I'm just curious as to how you took that poster for being a suggestion that we pledge our allegiance TO Obama?

It's a democratic poster with a bunch of "celebrities" and other folk pledging their allegiance to The United States Of America with specific issues written on their hands as if to say: we pledge our allegiance to the flag of, blah blah, .......  and liberty and justice FOR ALL, and not just some......

At least this is how it appears to me.

Do you see a flag anywhere in that panel? Is the word America anywhere in that panel? The focal point is the Obama logo, which is an O with a flag-like graphic, but not the flag.

If they were pledging the flag in that ad campaign, I'd be fine with them showing the common hand-over-heart American gesture made when pledging the flag or standing as the anthem is played at sports events and whatnot.
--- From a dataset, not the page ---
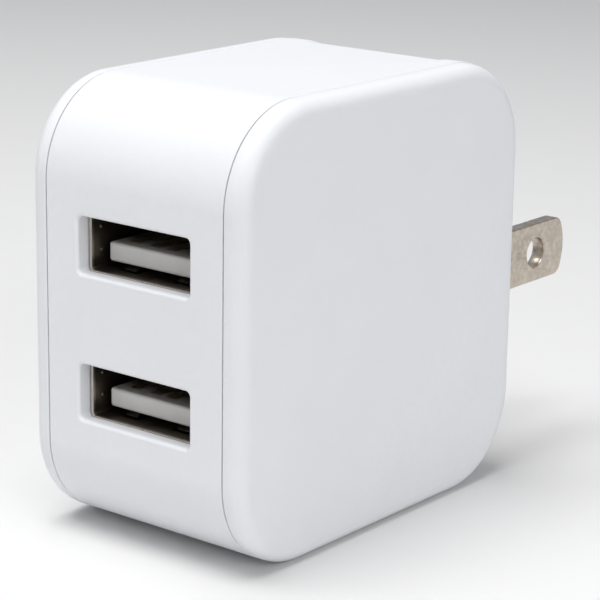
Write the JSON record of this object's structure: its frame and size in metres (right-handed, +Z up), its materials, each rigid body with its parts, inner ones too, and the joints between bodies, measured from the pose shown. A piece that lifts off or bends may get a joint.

Remember this is a campaign that has something called the "Obama Event Registry", which asked his supporters to consider donating their birthday gifts to Obama, as well as including him on your wedding registry so your wedding "gifts" can help his campaign. Article here: http://www.cbsnews.com/8334-503544_162-57459110-503544/obama-campaign-soliciting-birthday-wedding-gifts-in-fundraising-ploy/

For me, the pledge, the Event Registry, the children singing songs, it all adds up to a cult of personality scenario bordering on idolatry which I don't think any US politician should have around him or her, no matter the party.

And I just don't care for seeing Americans, with hand-over-heart, pledging *anything* to something or someone other than the flag. It's disturbing, but that's just me. Again, where is the flag?